The impending launch of Payment Service Bank licenses will introduce new industries into the financial services market, and this study emphasises the need for these organisations to take the time to filter their databases according to the most critical characteristics (gender, locations, and professions); in addition to spending a significant amount of time gaining an understanding of this audience’s affinity, attitudes, familiarity and behaviours related to financial services and FSPs. What is particularly clear is that these BoP personas require a significant amount of trust-building for all communication efforts to be effective.
Leveraging existing brand familiarity, especially with skeptical cultivators, will engender trust amongst these audiences and enhance the likelihood of including them in the financial system.

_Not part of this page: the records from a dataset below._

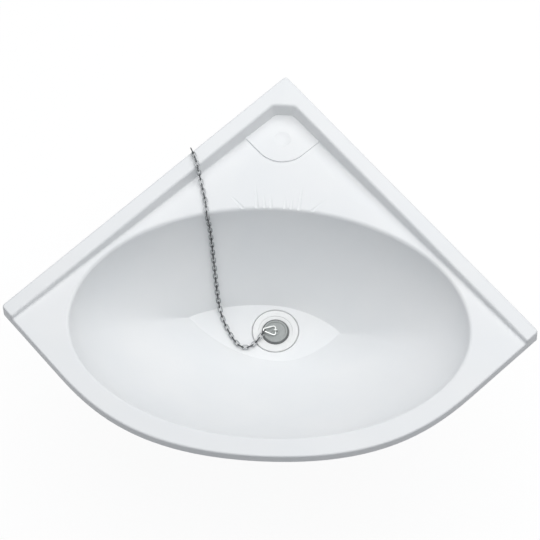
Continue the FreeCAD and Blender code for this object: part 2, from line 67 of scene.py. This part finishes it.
# ---------------------------------------------------------------- plug chain
# A light oval-link chain of nickelled brass wire, about 300 mm long. Each link is bent from
# round wire and turned a quarter against the one before. One end hangs in the plug's
# triangular link; the other is loose and lies on the left upstand.
LINK_PITCH = 0.0055
LINK_WIDTH = 0.0052
LINK_WIRE = 0.0012
LINK_PLAY = 0.0003
LEAD_LINKS = 14             # links from the triangle to the foot of the bowl's back wall
LINE_STEPS = 64             # points of the line between two points of the route
RING_STEPS = 20             # faces round a link
WIRE_STEPS = 10             # faces round its wire
HALVINGS = 24               # steps in which a joint's place on the line is narrowed down
FLAT_SIDE = Vector((0.0, -0.45, 0.9))   # the way that the flat links face
CHAIN_ROUTE = [
    (-0.0113, -0.2324, -0.1152), (-0.0142, -0.2376, -0.1150), (-0.0186, -0.2453, -0.1152),
    (-0.0240, -0.2516, -0.1153), (-0.0320, -0.2548, -0.1153), (-0.0396, -0.2510, -0.1153),
    (-0.0470, -0.2412, -0.1153), (-0.0536, -0.2296, -0.1152), (-0.0584, -0.2190, -0.1152),
    (-0.0616, -0.2096, -0.1134), (-0.0636, -0.2034, -0.1016), (-0.0660, -0.1924, -0.0786),
    (-0.0683, -0.1804, -0.0530), (-0.0706, -0.1698, -0.0265), (-0.0722, -0.1644, -0.0040),
    (-0.0740, -0.1642, 0.0099), (-0.0753, -0.1577, 0.0164), (-0.0764, -0.1487, 0.0158),
    (-0.0790, -0.1390, 0.0151), (-0.0818, -0.1286, 0.0151), (-0.0840, -0.1210, 0.0166),
    (-0.0864, -0.1161, 0.0247), (-0.0872, -0.1126, 0.0315), (-0.0897, -0.1056, 0.0328),
    (-0.0926, -0.0990, 0.0318), (-0.0963, -0.0908, 0.0309),
]


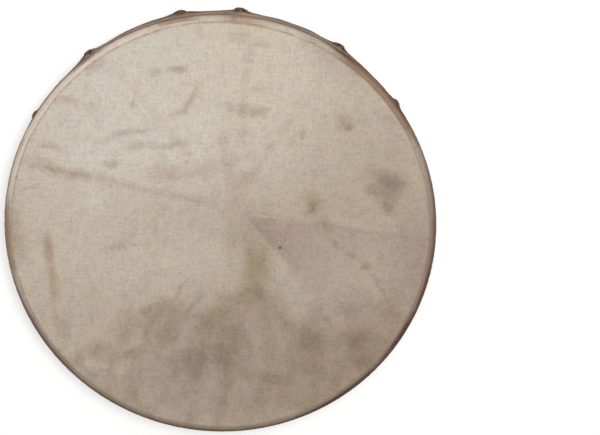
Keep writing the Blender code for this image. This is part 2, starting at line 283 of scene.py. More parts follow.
slot = put("GeometryNodeFilletCurve", {"Curve": slot, "Count": 7, "Radius": size["Slot corner"],
    "Limit Radius": True}, mode="POLY")
within = minus(size["Middle radius"], times(size["Wall"], 2.0))
without = plus(size["Middle radius"], size["Wall"])
through = put("GeometryNodeCurvePrimitiveLine", {"Start": xyz(within), "End": xyz(without)})
through = put("GeometryNodeSetCurveNormal", {"Curve": through}, mode="Z_UP")
slot = put("GeometryNodeCurveToMesh", {"Curve": through, "Profile Curve": slot, "Fill Caps": True})
slot = put("GeometryNodeTransform", {"Geometry": slot, "Rotation": xyz(z=size["Slot angle"]),
    "Translation": xyz(z=size["Slot middle"])})
slotted = put("GeometryNodeMeshBoolean", {"Mesh 1": bent, "Mesh 2": slot},
    operation="DIFFERENCE", solver="EXACT")
end_tree(slotted, wood)
hoop = grown("drum_hoop")
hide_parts("hoop")
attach(hoop, "root")

# The head: one raw hide, soaked, drawn over the hoop's front edge and dried tight. Its skirt
# hangs down the outside to a hem that the ties pull into scallops, and each tie passes through
# a hole punched near the hem. Smoke, hands and damp have stained it.
HEAD_OUT = 0.2000
HIDE_THICK = 0.0015
HEAD_TOP = head_high.z
HEAD_ROUND = 0.0050
HIDE_IN = HEAD_OUT - HIDE_THICK
HEM_LOW = 0.0160
HOLE_HEIGHT = 0.0210
HEM_LIFT = 0.0080
HEM_SPAN = 28.0
HIDE_STEPS = 720
FACE_ROWS = 23
ROUND_ROWS = 9
SKIRT_ROWS = 38
INNER_ROWS = 4
FLESH_ROWS = 16
OUTER_ROWS = 76
FACE_LOW = 0.00018
ARRIS_PRINT = 0.1917
PRINT_DEEP = 0.00022
INNER_ROUND = 0.0035
HEM_ROUND = 0.0003
PUCKER_HIGH = 0.0019
FOLD_HIGH = 0.0013
# Each tie as (angles of its two thongs on the hoop's back edge, angles of its two holes).
TIES = (
    ((39.5, 52.5), (35.3, 56.5)),
    ((87.2, 97.6), (84.6, 100.2)),
    ((129.6, 141.0), (127.0, 149.0)),
    ((175.4, 185.8), (172.8, 188.4)),
    ((220.8, 231.2), (218.2, 233.8)),
    ((264.6, 275.0), (262.0, 277.6)),
    ((309.8, 320.2), (307.2, 322.8)),
    ((354.8, 365.2), (352.2, 367.8)),
)
holes = sorted(hole % 360.0 for edges, pair in TIES for hole in pair)
UP = Vector((0.0, 0.0, 1.0))


def around(radius, degrees, height=0.0):
    """A point at a radius, an angle and a height."""
    angle = math.radians(degrees)
    return Vector((radius * math.cos(angle), radius * math.sin(angle), height))


def rough(seed, *place):
    """A smooth random value from about -1 to 1 at a place."""
    return noise.noise(Vector((*place, seed * 17.3)[:3]) + Vector((seed * 3.1, seed * 7.7, 0.0)))


def scallop(degrees):
    """How high the hem stands at an angle, and how far between two holes it is, 0 to 1."""
    below = [hole for hole in holes if hole <= degrees] or [holes[-1] - 360.0]
    above = [hole for hole in holes if hole > degrees] or [holes[0] + 360.0]
    span = above[0] - below[-1]
    share = (degrees - below[-1]) / span
    arch = 4.0 * share * (1.0 - share)
    slack = (span / HEM_SPAN) ** 2
    wander = 0.0005 * rough(3, degrees * 0.35, 0.0, 0.0)
    return HEM_LOW + HEM_LIFT * slack * arch + wander * arch, arch * min(slack, 1.0)


def pulled(degrees, height, hem, arch):
    """How far the hide stands off the hoop: puckers round the holes and a lifted hem."""
    off = 0.0
    for number, hole in enumerate(holes):
        turn = (degrees - hole + 180.0) % 360.0 - 180.0
        if abs(turn) > 18.0:
            continue
        along = math.radians(turn) * HEAD_OUT
        up = height - HOLE_HEIGHT
        away = math.hypot(along, up)
        fan = math.atan2(along, up)
        off += PUCKER_HIGH * math.exp(-(along / 0.0120) ** 2 - (up / 0.0100) ** 2)
        folds = math.cos(fan * 6.0 + number * 2.4 + 1.1 * rough(5, away * 90.0, number, 0.0))
        reach = math.exp(-away / 0.0150) * min(1.0, away / 0.004)
        off += FOLD_HIGH * folds * reach * (0.35 + 0.65 * (up > 0.0))
    curl = math.exp(-max(height - hem, 0.0) / 0.0032)
    off += (0.0011 + 0.0006 * rough(7, degrees * 0.12, 0.0, 0.0)) * curl * arch
    off += 0.00022 * rough(9, degrees * 0.25, height * 60.0, 0.0)
    return max(off, 0.0)


def hide_rows(degrees):
    """One line of the hide from the middle of the face, down the skirt and back inside."""
    hem, arch = scallop(degrees)
    heading = around(1.0, degrees)
    line = []

    def add(radius, height):
        line.append(heading * radius + UP * height)

    def sagging(radius, depth):
        spot = heading * radius
        return depth * rough(11, spot.x * 16.0, spot.y * 16.0, 0.0)

    faces = [0.004 + 0.184 * (step / (FACE_ROWS - 1)) ** 0.9 for step in range(FACE_ROWS)]
    for radius in faces + [0.1893, 0.1903, 0.1911, 0.1919, 0.1927, 0.1936]:
        sag = sagging(radius, 0.00012)
        sag -= PRINT_DEEP / (1.0 + math.exp((radius - ARRIS_PRINT) / 0.0004)) - PRINT_DEEP / 2
        add(radius, HEAD_TOP - FACE_LOW + sag)
    for step in range(ROUND_ROWS):
        bend = math.radians(90.0 * step / (ROUND_ROWS - 1))
        ripple = 0.00030 * rough(13, degrees * 0.8, step * 0.15, 0.0) * step / (ROUND_ROWS - 1)
        add(HEAD_OUT - HEAD_ROUND + (HEAD_ROUND + ripple) * math.sin(bend),
            HEAD_TOP - HEAD_ROUND + HEAD_ROUND * math.cos(bend) - 0.00008)
    top = HEAD_TOP - HEAD_ROUND
    skirt = []
    for step in range(1, SKIRT_ROWS + 1):
        share = step / SKIRT_ROWS
        height = top + (hem + 0.0004 - top) * share
        off = pulled(degrees, height, hem, arch) * min(1.0, share * 6.0)
        skirt.append((height, off))
        add(HEAD_OUT + off, height)
    add(HEAD_OUT - HEM_ROUND + off, hem)
    add(HIDE_IN + HEM_ROUND + off, hem)
    for height, off in reversed(skirt[::2]):
        add(HIDE_IN + off, height)
    flesh_top = HEAD_TOP - HIDE_THICK
    for step in range(INNER_ROWS):
        bend = math.radians(90.0 - 90.0 * step / (INNER_ROWS - 1))
        add(HIDE_IN - INNER_ROUND + INNER_ROUND * math.sin(bend),
            flesh_top - INNER_ROUND + INNER_ROUND * math.cos(bend))
    for step in range(FLESH_ROWS):
        radius = 0.1910 - 0.1870 * step / (FLESH_ROWS - 1)
        add(radius, flesh_top - FACE_LOW + sagging(radius, 0.00015))
    return line


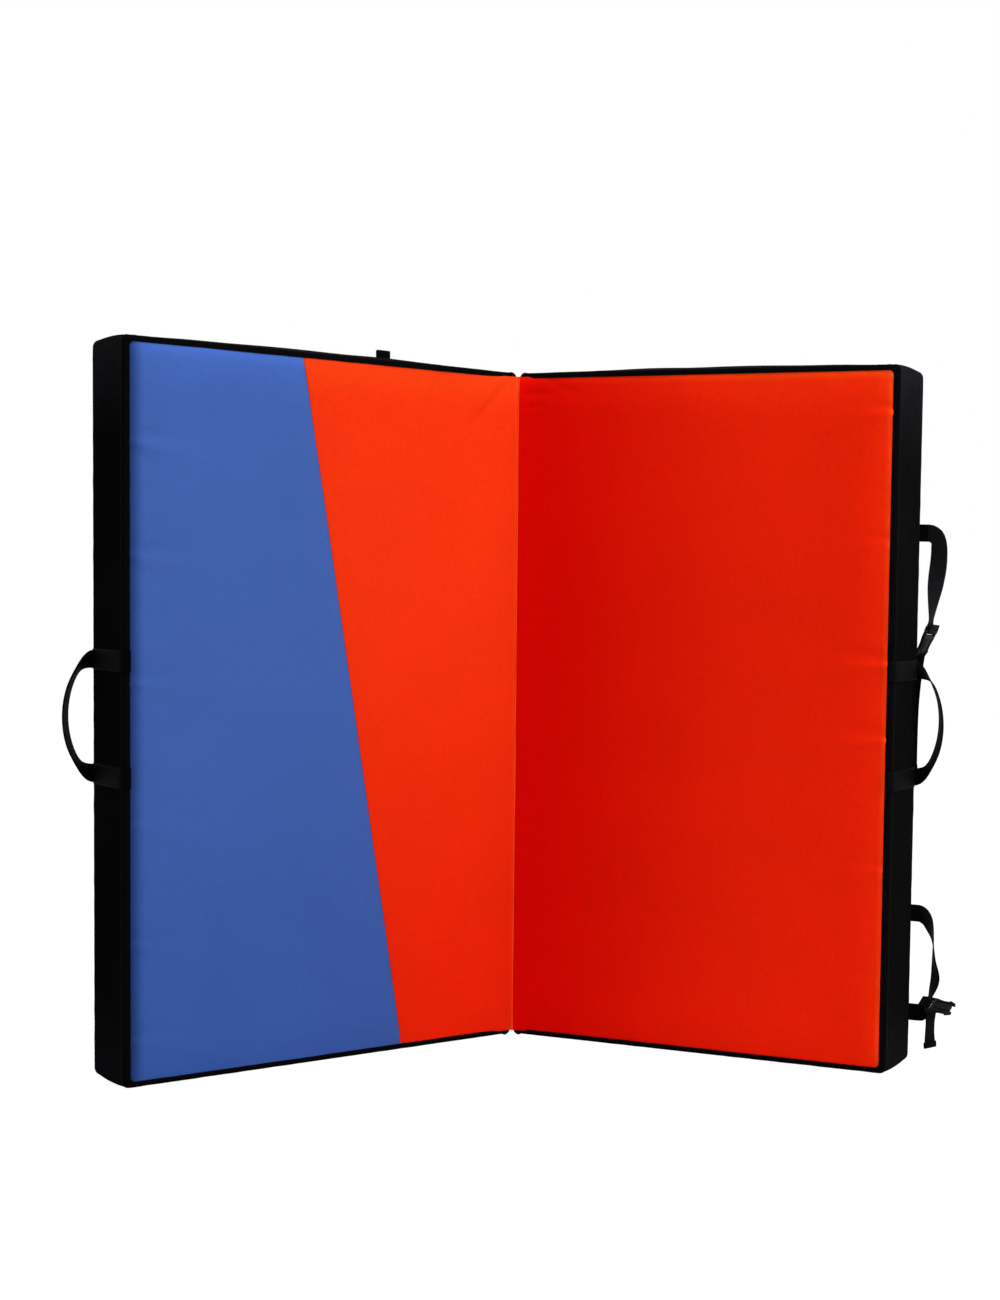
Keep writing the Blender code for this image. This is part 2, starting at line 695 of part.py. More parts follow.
def add_receivers(block):
    """Short webbing and a buckle's receiving half, folded flat on the back at each strap height."""
    back = THICKNESS + GAP
    low = THICKNESS + SURFACE + GAP
    web_top = low + WEB_THICK
    floor_top = low + RECEIVER_WALL
    roof = low + RECEIVER_THICK
    mouth = HALF_WIDTH - RECEIVER_FROM_EDGE
    hollow = mouth - RECEIVER_LONG / 2
    body = mouth - RECEIVER_LONG
    hinge = body - RECEIVER_NECK_LONG
    section = [(hinge, low), (mouth, low), (mouth, floor_top), (hollow, floor_top)]
    section += [(hollow, roof - RECEIVER_WALL), (mouth, roof - RECEIVER_WALL), (mouth, roof)]
    section += [(body, roof), (body, web_top), (hinge, web_top)]
    sewn = (hinge - STRAP_PATCH_LONG / 2, hinge + RECEIVER_NECK_LONG / 2)
    for name, z in (("upper", HEIGHT - UPPER_STRAP_DROP), ("lower", LOWER_STRAP_RISE)):
        patch = box(sewn, (back, back + WEB_THICK), (z - WEB_WIDTH / 2, z + WEB_WIDTH / 2))
        block.add(f"{name}_receiver_anchor", patch, "black_webbing")
        span = (z - RECEIVER_WIDE / 2, z + RECEIVER_WIDE / 2)
        at = (hinge, low + WEB_THICK / 2, z)
        block.add(f"{name}_receiver", upright(section, span), "black_plastic", at)


def sewn_plate(x, low):
    """A webbing patch sewn flat on the back, its lower edge at a height."""
    half = ANCHOR_WIDE / 2
    back = THICKNESS + GAP
    return box((x - half, x + half), (back, back + WEB_THICK), (low, low + ANCHOR_TALL))


def shoulder_rows(lie, top):
    """Depth, height, width and thickness along a padded strap that bows away from the back."""
    neck = (SHOULDER_NECK_WIDE, SHOULDER_THICK / 2)
    rows = [(lie, top, SHOULDER_NECK_WIDE, WEB_THICK)]
    rows.append((lie, top - SHOULDER_NECK_LONG / 2, SHOULDER_NECK_WIDE, WEB_THICK))
    for along, off in SHOULDER_shares:
        z = top - SHOULDER_NECK_LONG - SHOULDER_LONG * along
        y = lie + SHOULDER_THICK / 2 + SHOULDER_STAND_OFF * off
        wide, thick = neck if along in (0.0, 1.0) else (SHOULDER_WIDE, SHOULDER_THICK)
        rows.append((y, z, wide, thick))
    return rows


def add_shoulder_strap(block, name, x):
    """Padded strap hung from its anchor, with a ladder lock, and the webbing that meets it."""
    high_patch = HEIGHT - SHOULDER_TOP_DROP - ANCHOR_TALL
    block.add(f"{name}_strap_anchor", sewn_plate(x, high_patch), "black_webbing")
    lie = THICKNESS + SURFACE + GAP + WEB_THICK / 2
    top = high_patch + ANCHOR_TALL / 2
    axis = (x, lie, top)
    level = (1.0, 0.0, 0.0)
    rows = shoulder_rows(lie, top)
    path = [((x, y, z), level, wide, thick) for y, z, wide, thick in rows]
    block.add(f"{name}_shoulder_strap", padded(path), "black_fabric", axis)

    foot_y, foot_z = rows[-1][0], rows[-1][1]
    lock = ladder_plate(LADDER_LOCK_WIDE, LADDER_LOCK_TALL, LADDER_LOCK_THICK, LADDER_LOCK_RIM)
    lock_z = foot_z - LADDER_LOCK_TALL / 2 - GAP - GAP
    place = Matrix.Translation((x, foot_y, lock_z))
    block.add(f"{name}_ladder_lock", moved(lock, place), "black_plastic", axis)

    block.add(f"{name}_webbing_anchor", sewn_plate(x, SHOULDER_FOOT_RISE), "black_webbing")
    low = SHOULDER_FOOT_RISE + ANCHOR_TALL / 2
    leave = SHOULDER_FOOT_RISE + ANCHOR_TALL
    high = lock_z - LADDER_LOCK_TALL / 2 - GAP
    places = ((lie, low), (lie, leave), ((lie + foot_y) / 2, (leave + high) / 2), (foot_y, high))
    path = [((x, y, z), level, WEB_WIDTH, WEB_THICK) for y, z in places]
    block.add(f"{name}_lower_webbing", ribbon(path), "black_webbing", (x, lie, low))


def padded(path):
    """A strap with rounded edges: each row is an eight-sided section."""
    loops = []
    count = len(path)
    for k, (centre, across, width, thick) in enumerate(path):
        ahead = Vector(path[min(k + 1, count - 1)][0]) - Vector(path[max(k - 1, 0)][0])
        if k == 0:
            ahead = Vector((0.0, 0.0, ahead.z))
        wide = Vector(across) * width / 2
        deep = ahead.cross(wide).normalized() * thick / 2
        ease = 1 - min(thick, width / 2) / width
        side = PAD_SIDE_share
        section = [(-1, -side), (-ease, -1), (ease, -1), (1, -side)]
        section += [(-s, -t) for s, t in section]
        loops.append([tuple(Vector(centre) + s * wide + t * deep) for s, t in section])
    return loft(loops)


def add_top_tab(block):
    """A folded piece of webbing sewn at the rear top edge, standing up."""
    half = TAB_THICK / 2
    fold = arc((THICKNESS - TAB_FROM_BACK, HEIGHT + TAB_TALL - half), half, 0.0, math.pi)
    foot = HEIGHT + GAP
    section = [(fold[0][0], foot)] + fold + [(fold[-1][0], foot)]
    ends = (TAB_FROM_HINGE - TAB_WIDE / 2, TAB_FROM_HINGE + TAB_WIDE / 2)
    tab = prism(section, lambda p: (ends[0], p[0], p[1]), lambda p: (ends[1], p[0], p[1]))
    block.add("top_tab", tab, "black_webbing")


def add_hinge_seam(block):
    """The welt that joins the two covers, on the fold axis."""
    ends = (HINGE_CORNER, HEIGHT - HINGE_CORNER)
    circle = arc((0.0, 0.0), HINGE_SEAM_RADIUS, 0.0, math.tau, ROUND_SIDES)[:-1]
    block.add("hinge_seam", upright(circle, ends), "orange_fabric")


def add_block(block, two_colours):
    add_foam(block)
    add_cover(block)
    add_landing(block, two_colours)
    add_zip(block)
    add_handle(block)


def main():
    clear_scene()
    pad = empty("pad_frame", at=(-CENTRE_SHIFT, HINGE_BACK, 0.0))
    right = Block("right", 1, empty("right_frame", pad, turn=-LEAN))
    left = Block("left", -1, empty("left_frame", pad, turn=LEAN))
    add_block(right, False)
    add_hinge_seam(right)
    add_closing_straps(right)
    add_block(left, True)
    add_receivers(left)
    add_shoulder_strap(left, "inner", HALF_WIDTH / 2 - SHOULDER_SPACING / 2)
    add_shoulder_strap(left, "outer", HALF_WIDTH / 2 + SHOULDER_SPACING / 2)
    add_top_tab(left)


main()
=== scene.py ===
"""Dress the folding crash pad: fabric, foam look, webbing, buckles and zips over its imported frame.

Each half is drawn in its own frame, as in the part: u runs from the hinge axis to the outer edge,
r from the landing plane to the back, z up. The left half is mirrored. Lengths are in metres.
"""

import math

import bmesh
import bpy
from mathutils import Matrix, Vector, noise


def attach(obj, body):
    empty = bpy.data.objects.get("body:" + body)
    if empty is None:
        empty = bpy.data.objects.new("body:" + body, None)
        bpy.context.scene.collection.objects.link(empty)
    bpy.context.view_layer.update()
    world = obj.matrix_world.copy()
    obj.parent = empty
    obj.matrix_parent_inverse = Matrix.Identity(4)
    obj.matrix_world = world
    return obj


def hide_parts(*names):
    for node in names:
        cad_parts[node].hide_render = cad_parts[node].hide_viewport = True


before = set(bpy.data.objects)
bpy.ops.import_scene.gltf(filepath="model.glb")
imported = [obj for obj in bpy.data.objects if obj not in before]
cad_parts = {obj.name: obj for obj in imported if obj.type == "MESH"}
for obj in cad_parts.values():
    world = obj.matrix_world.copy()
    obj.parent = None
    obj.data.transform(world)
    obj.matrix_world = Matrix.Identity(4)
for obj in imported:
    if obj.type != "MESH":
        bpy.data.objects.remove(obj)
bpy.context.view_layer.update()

# Sizes that the part has too
HALF_WIDTH = 0.600
HEIGHT = 1.000
THICKNESS = 0.115
LEAN = math.radians(31.0)
CENTRE_SHIFT = 0.013
HINGE_BACK = (HALF_WIDTH * math.sin(LEAN) - THICKNESS * math.cos(LEAN)) / 2
GAP = 0.0003
SKIN = 0.0016
CORNER = 0.010
CORNER_STEPS = 8
HINGE_CLEAR = 0.0004
BINDING_RADIUS = 0.006
BINDING_LEG = 0.0026
EDGE_DEPTH = 0.0053
PANEL_INSET = BINDING_RADIUS + GAP + GAP
WALL_FRONT = EDGE_DEPTH + BINDING_RADIUS + GAP
WALL_BACK = THICKNESS - BINDING_RADIUS - GAP
WEB_WIDTH = 0.025
WEB_THICK = 0.002
SURFACE = GAP + WEB_THICK
RIB_PITCH = 0.0016
WEB_STEP = 0.004
SEAM_AT_TOP = 0.346
SEAM_AT_BOTTOM = 0.184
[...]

If FSPs keep adopting one-size-fits-all approaches and creating products from the standpoint of what they think consumers need as opposed to what consumers actually need, they are likely to misidentify their needs. With the dependent individualists, for example, who have a lower-than-average trust in banks, efforts need to be focused on forming and building relationships as opposed to developing products. This continuous focus on investing in products and channels that miss the mark are more likely to slow down the process of financial inclusion in the country. Most importantly, understanding these individuals, and taking actions that showcase that understanding is likely to breed trust. According to CGAP, BoP customers will not automatically trust financial service providers; this disposition will only be a direct outcome of a successful design and an embedded customer-centric approach.